Cloud Cost Optimization for Financial Services
Clearly financial services organizations have many good reasons to move to the cloud, including tapping into the power of AI/ML, enhancing customer experiences, improving operational efficiencies, launching innovative initiatives, and more. But having a lot of use cases that are good fits for cloud technology can mean that a lot of data and workloads are thrown there quickly. This can lead to significant waste of cloud expenditures. Today, public cloud spend is over budget by an average of 24% and predicted to increase in the coming year, according to the Flexera 2021 State of the Cloud report.
Consider these guidelines as part of your organization’s cloud initiatives:
- Plan and prioritize the migration. A lift-and-shift approach may not be the most efficient approach. Consider rearchitecting, where necessary, so that what you move is suited to your cloud environment as well as possible. A cloud migration technical assessment can help pinpoint where rearchitecting is appropriate; it can help prioritize which applications should be migrated when.
- Understand application dependencies. Map the relationships between the applications (including customer-facing apps or applications with shared reporting, for example) that tap into your data. This helps identify what to migrate, the networking impact, and the dependencies that exist across business services.

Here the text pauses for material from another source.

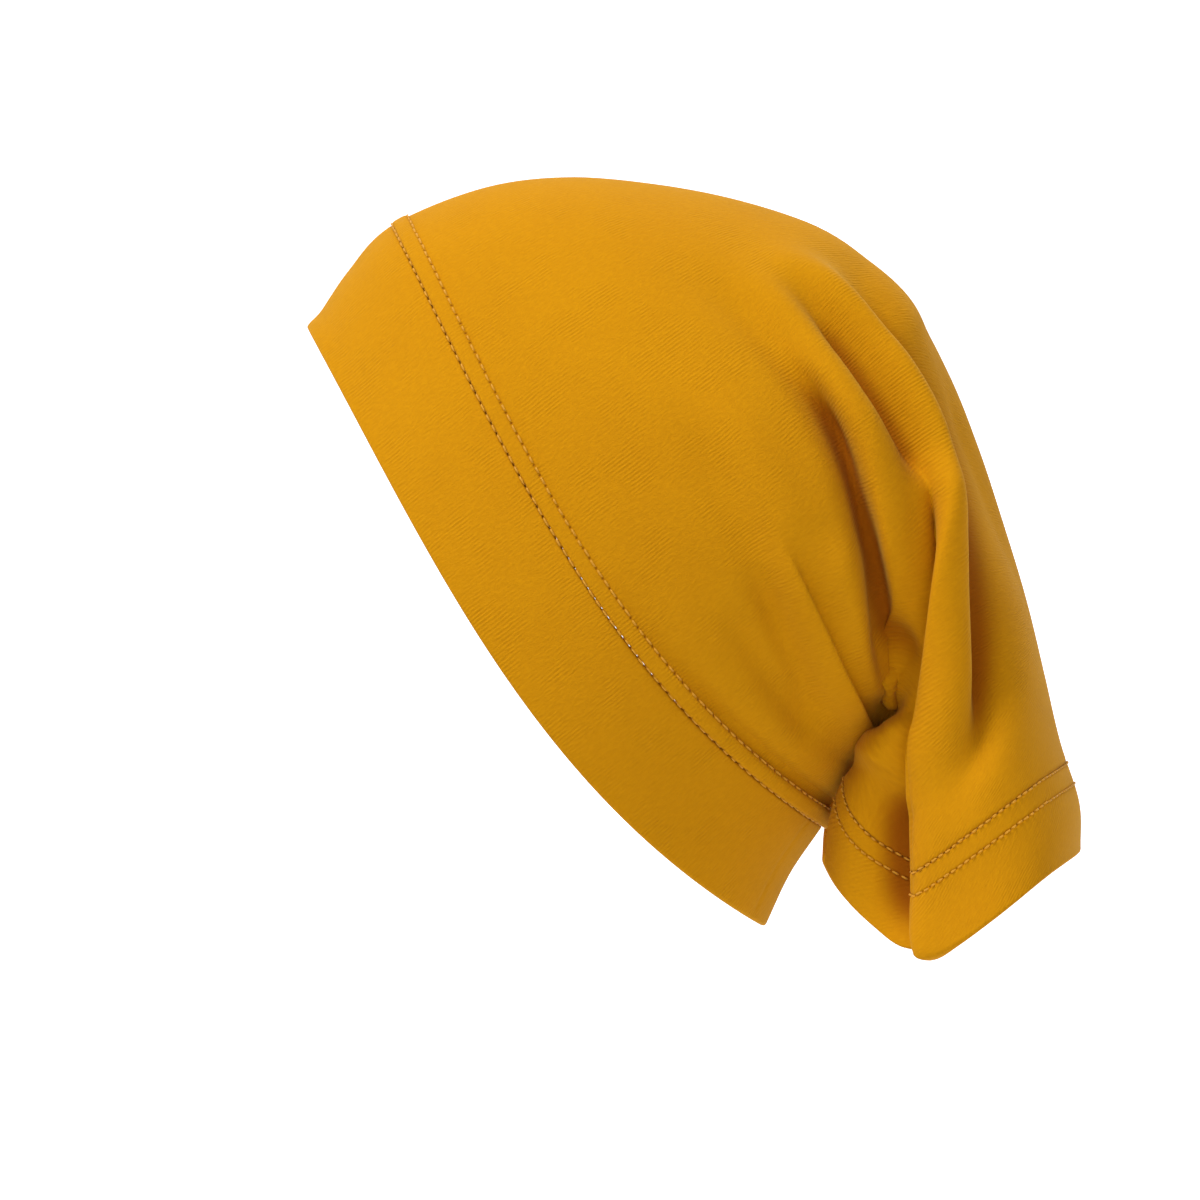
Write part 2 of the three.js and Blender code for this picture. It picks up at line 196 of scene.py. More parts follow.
# Columns: height, waves for each stitch, shift
PUCKER_WAVES = ((1.0, 1.0, 0.0), (0.6, 0.37, 1.3))
LOW_FROM = 0.55
LOW_TO = 0.85
HEM_CORNER = 0.0035
CORNER_PLACE = -0.2
CORNER_REACH = 0.09
NAPE_JOIN = 2.85
JOIN_PRESS = 0.0007
JOIN_REACH = 0.0006
JOIN_FADE = 0.004
ROW_REACH = 0.005
STRIP_SHARE = 0.5

# Stitches: each is a bar of thread that dips into the cloth at both ends, with its
# heights and reaches as shares of the thread's thickness
STITCH_SHARE = 0.74
STITCH_VARIES = 0.12
STITCH_STRAY = 0.00008
STITCH_SEED = 7
THREAD_RINGS = 6
THREAD_SIDES = 6
THREAD_FLAT = 1.25
THREAD_PROUD = 0.55
THREAD_DIP = 1.5
THREAD_BLUNT = 1.08
THREAD_THINNEST = 0.02
TIP_REACH = 0.2
BAND_LIFTS = (0.0004, 0.0004)
HEM_LIFTS = (0.00005, 0.00005)

# The knit: ribs slant up to the back in patches, and flecks of yarn lie along them
RIB_SLANT = math.radians(38.0)
RIB_PITCH = 0.0012
RIB_WAVER = 7.0
WAVER_SCALE = 90.0
PATCH_SCALE = 75.0
PATCH_FROM = 0.44
PATCH_TO = 0.68
PATCH_REST = 0.08
FLECK_SCALE = (430.0, 1150.0, 1.0)
FLECK_FROM = 0.36
FLECK_TO = 0.66
YARN_SCALE = (700.0, 2200.0, 1.0)
FUZZ_SCALE = 1500.0
MOTTLE_SCALE = 28.0
DARK_TINT = (0.87, 0.82, 0.7)
PALE_TINT = (1.09, 1.14, 1.3)

# How much each pattern changes the tone, and how high it stands in the relief
TONE = {"fleck": 0.22, "hatch": 0.2, "mottle": 0.5, "fuzz": 0.35}
RELIEF = {"hatch": 0.5, "fleck": 0.5, "yarn": 0.4, "fuzz": 0.35, "hole": -2.0, "groove": -0.5}
KNIT_RELIEF = 0.0003

# Needle holes, as places along a stitch, and the pressed groove of a stitch row, both painted darker as
# shade
HOLE_FROM = 0.38
HOLE_TO = 0.45
HOLE_SIZE = 0.0007
HOLE_SHADE_TINT = (0.42, 0.28, 0.2)
HOLE_SHADE_SHARE = 0.85
GROOVE_SIZE = 0.0009
GROOVE_SHADE_TINT = (0.72, 0.6, 0.5)
GROOVE_SHADE_SHARE = 0.35

# Sewing thread
TWIST_SCALE = 2600.0
THREAD_DARK = (0.8, 0.75, 0.7)
THREAD_PALE = (1.08, 1.1, 1.2)

# Painted shade in the folds: the cloth is painted darker and redder where the folds sink it, from the
# first sink to the last, in metres
PAINTED_SHADE_FROM = 0.004
PAINTED_SHADE_TO = 0.0108
PAINTED_SHADE_TINT = (0.53, 0.34, 0.2)

# Stage
VIEW_CENTRE = (0.0096, 0.0, -0.1341)
FRAME_WIDTH = 0.384
CAMERA_AWAY = 4.0
SENSOR = 36.0
NEAREST, FARTHEST = 0.1, 100.0
FLOOR_LEVEL = -1.5
FLOOR_RADIUS = 6.0
FLOOR_SIDES = 96
COVE_RADIUS = 2.0
COVE_STEPS = 12
WALL_HEIGHT = 2.5
BACKDROP_GLOW = 0.72
SKY_STRENGTH = 0.32
# Columns: name, place, size, power, colour
LIGHTS = (
    ("key", (-1.35, -1.1, 2.6), 1.0, 92.0, (1.0, 1.0, 0.96)),
    ("fill", (0.2, -2.4, -0.3), 1.5, 13.0, (1.0, 1.0, 0.96)),
    ("back", (0.9, 1.5, 2.0), 1.6, 24.0, (1.0, 1.0, 0.96)),
)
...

- Consider multiple approaches to ongoing cloud cost optimization. There are multiple automated cloud cost optimization policies that can help save money on cloud costs. Begin by identifying ways to get rid of idle resources (such as deprovisioning unused storage or shutting down instances after hours). Multi-cloud management tools can also help rightsize cloud instances, monitor for and eliminate waste (using the lowest-expense clouds and/or regions), and finding the maximum provider discounts available, based on usage and on the various discounts offered by cloud providers such as AWS, Azure, and Google.
Moving to the cloud is a must today for financial services. Struggling to handle cloud initiatives—and expenses—doesn’t need to be part of the equation.